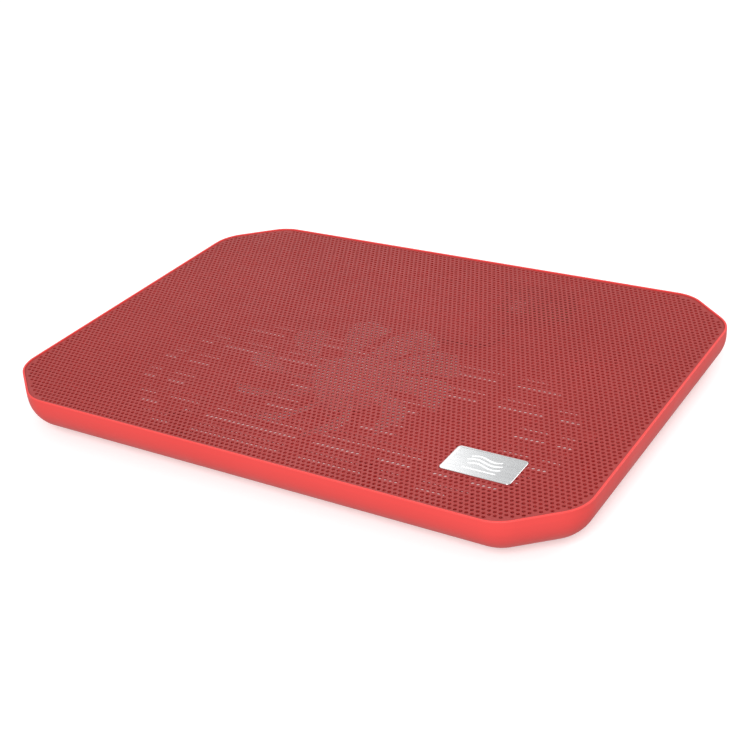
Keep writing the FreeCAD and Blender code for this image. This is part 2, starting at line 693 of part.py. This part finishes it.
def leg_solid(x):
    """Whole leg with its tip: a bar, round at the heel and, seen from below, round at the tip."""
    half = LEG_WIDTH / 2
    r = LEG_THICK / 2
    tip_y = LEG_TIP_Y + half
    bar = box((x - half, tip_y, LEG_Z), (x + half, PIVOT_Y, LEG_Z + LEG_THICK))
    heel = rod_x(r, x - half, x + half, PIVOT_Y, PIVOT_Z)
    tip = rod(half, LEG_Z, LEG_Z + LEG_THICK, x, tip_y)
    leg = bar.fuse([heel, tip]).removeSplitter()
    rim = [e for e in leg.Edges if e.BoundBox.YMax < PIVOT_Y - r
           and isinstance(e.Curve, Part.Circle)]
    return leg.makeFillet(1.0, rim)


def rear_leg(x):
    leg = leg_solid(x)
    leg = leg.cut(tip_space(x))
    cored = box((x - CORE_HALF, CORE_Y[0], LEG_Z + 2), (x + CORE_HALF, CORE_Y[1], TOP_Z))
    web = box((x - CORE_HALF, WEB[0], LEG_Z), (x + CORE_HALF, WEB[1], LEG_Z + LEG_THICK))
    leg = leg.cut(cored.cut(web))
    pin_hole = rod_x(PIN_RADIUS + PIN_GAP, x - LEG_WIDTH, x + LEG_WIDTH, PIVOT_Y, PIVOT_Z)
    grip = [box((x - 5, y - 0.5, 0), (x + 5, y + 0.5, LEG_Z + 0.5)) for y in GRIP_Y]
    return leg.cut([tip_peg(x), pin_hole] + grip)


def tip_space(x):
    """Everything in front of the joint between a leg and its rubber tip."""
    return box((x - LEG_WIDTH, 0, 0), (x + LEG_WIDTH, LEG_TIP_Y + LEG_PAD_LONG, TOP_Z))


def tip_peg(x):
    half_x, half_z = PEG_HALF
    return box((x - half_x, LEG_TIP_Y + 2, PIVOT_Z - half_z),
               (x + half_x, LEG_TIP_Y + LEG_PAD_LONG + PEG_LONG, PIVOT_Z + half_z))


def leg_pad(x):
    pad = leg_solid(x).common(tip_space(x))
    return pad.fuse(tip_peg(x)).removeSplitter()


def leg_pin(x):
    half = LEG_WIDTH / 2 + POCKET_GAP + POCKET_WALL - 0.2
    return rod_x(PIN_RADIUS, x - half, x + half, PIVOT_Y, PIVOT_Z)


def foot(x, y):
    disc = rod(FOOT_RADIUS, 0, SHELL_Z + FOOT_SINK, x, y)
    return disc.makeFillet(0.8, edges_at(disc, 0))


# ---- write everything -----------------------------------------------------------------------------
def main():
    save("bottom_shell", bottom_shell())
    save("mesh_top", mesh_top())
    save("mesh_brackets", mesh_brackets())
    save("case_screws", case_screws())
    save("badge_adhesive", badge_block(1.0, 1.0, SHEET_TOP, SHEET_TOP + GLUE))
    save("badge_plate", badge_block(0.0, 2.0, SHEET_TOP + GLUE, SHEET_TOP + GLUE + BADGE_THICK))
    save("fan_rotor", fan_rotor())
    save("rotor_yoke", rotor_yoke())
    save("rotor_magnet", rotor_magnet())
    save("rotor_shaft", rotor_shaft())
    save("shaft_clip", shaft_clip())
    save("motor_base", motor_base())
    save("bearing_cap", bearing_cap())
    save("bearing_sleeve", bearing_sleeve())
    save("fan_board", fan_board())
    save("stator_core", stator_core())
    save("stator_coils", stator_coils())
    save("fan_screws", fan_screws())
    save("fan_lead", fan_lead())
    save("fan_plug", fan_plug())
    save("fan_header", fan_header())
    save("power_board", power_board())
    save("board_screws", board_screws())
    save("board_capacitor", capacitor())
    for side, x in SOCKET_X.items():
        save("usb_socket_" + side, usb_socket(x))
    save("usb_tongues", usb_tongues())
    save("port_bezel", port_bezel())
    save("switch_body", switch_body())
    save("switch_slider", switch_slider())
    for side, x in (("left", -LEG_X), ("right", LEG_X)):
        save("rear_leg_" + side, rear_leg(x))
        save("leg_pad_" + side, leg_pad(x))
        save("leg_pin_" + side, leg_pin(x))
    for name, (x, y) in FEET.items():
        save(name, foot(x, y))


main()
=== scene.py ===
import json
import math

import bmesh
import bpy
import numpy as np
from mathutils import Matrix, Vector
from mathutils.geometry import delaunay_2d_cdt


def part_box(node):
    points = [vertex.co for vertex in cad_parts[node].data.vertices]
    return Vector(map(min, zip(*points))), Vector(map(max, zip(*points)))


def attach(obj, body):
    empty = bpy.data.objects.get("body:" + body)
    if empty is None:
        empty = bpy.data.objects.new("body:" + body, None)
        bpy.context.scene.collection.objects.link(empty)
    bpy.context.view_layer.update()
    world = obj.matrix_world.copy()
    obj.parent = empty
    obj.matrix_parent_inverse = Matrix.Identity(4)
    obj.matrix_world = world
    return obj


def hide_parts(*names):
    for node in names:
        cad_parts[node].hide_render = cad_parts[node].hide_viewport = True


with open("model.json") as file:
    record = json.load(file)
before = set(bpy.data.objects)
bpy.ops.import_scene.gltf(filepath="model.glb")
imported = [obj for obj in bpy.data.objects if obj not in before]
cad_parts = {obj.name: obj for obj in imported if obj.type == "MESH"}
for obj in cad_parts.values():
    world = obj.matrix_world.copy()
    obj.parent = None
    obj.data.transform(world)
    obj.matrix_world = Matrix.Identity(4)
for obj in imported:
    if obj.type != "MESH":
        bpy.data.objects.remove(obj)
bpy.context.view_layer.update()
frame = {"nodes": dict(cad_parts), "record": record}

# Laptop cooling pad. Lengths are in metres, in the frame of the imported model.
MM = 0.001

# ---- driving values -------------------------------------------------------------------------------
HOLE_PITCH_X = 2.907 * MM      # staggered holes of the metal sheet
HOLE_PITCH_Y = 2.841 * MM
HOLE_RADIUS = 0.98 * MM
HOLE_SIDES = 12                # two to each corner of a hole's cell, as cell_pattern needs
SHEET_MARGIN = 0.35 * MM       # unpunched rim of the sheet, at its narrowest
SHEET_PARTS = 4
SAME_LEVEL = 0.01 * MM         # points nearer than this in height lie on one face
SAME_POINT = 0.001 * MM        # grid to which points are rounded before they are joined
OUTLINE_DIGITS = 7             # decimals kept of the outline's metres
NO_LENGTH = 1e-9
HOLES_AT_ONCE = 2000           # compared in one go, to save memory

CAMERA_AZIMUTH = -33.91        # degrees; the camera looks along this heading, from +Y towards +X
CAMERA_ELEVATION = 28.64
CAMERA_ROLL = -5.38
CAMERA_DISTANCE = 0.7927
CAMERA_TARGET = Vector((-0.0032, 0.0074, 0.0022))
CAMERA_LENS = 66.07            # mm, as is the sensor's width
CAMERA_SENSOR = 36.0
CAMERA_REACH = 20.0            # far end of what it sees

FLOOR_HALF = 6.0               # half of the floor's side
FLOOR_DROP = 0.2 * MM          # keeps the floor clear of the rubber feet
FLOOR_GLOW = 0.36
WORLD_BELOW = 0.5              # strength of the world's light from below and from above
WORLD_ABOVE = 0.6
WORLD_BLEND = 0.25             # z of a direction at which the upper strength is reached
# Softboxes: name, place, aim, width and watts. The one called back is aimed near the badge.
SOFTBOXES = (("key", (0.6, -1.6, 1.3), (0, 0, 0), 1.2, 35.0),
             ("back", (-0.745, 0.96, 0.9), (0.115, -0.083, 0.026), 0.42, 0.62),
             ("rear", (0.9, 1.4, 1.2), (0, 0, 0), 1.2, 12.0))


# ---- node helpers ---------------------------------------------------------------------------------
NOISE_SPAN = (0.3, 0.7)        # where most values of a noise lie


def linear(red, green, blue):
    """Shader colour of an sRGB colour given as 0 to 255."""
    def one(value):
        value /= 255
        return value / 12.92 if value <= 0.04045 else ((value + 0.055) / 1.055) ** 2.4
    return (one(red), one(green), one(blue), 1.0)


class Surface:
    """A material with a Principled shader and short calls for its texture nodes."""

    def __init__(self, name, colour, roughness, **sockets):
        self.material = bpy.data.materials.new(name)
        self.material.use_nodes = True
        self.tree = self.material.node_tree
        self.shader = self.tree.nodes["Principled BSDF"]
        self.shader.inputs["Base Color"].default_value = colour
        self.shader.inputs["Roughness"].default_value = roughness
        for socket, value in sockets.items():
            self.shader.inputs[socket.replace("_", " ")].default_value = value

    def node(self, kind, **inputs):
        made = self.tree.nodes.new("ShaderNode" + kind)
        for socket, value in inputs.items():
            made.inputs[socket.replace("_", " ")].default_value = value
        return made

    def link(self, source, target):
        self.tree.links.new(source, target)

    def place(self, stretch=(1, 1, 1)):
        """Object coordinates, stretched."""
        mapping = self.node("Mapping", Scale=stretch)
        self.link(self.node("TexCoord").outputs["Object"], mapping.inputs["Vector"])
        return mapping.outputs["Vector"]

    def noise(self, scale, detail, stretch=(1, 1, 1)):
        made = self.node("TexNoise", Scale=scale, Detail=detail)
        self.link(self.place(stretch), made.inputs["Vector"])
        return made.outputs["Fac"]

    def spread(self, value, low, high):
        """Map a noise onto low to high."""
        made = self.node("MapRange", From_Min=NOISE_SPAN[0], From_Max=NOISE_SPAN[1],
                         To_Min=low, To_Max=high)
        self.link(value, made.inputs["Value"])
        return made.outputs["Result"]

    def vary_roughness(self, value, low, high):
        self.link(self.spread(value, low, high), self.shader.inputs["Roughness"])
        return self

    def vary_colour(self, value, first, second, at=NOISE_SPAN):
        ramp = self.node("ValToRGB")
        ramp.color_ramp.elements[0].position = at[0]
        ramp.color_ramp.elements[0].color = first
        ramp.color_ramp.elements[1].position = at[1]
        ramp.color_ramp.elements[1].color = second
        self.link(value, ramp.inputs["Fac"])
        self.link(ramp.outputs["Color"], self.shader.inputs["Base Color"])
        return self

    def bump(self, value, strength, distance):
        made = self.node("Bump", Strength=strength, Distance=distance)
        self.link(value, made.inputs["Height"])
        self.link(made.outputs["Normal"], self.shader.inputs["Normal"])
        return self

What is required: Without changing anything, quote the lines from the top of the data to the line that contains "return leg.makeFillet(1.0, rim)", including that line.

Exercise output:
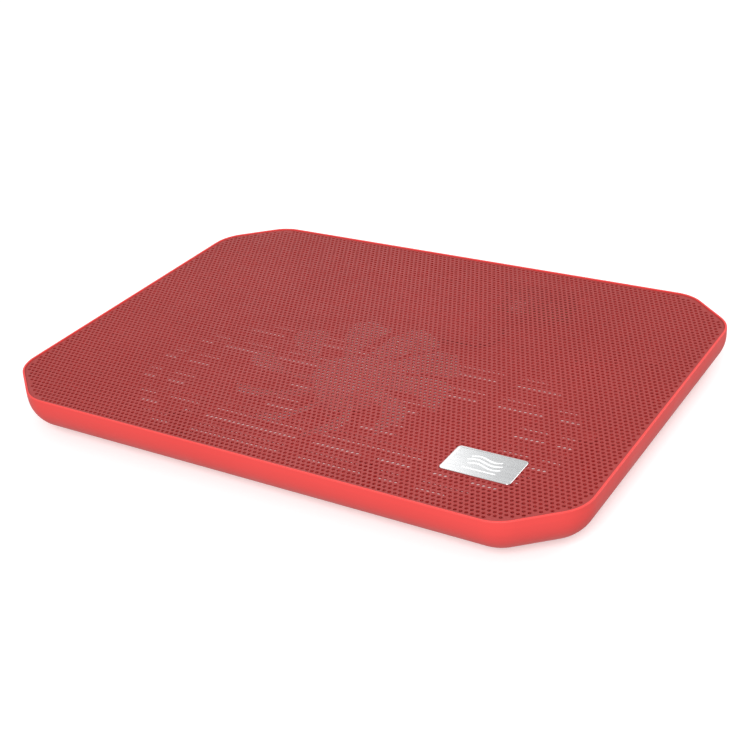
Keep writing the FreeCAD and Blender code for this image. This is part 2, starting at line 693 of part.py. This part finishes it.
def leg_solid(x):
    """Whole leg with its tip: a bar, round at the heel and, seen from below, round at the tip."""
    half = LEG_WIDTH / 2
    r = LEG_THICK / 2
    tip_y = LEG_TIP_Y + half
    bar = box((x - half, tip_y, LEG_Z), (x + half, PIVOT_Y, LEG_Z + LEG_THICK))
    heel = rod_x(r, x - half, x + half, PIVOT_Y, PIVOT_Z)
    tip = rod(half, LEG_Z, LEG_Z + LEG_THICK, x, tip_y)
    leg = bar.fuse([heel, tip]).removeSplitter()
    rim = [e for e in leg.Edges if e.BoundBox.YMax < PIVOT_Y - r
           and isinstance(e.Curve, Part.Circle)]
    return leg.makeFillet(1.0, rim)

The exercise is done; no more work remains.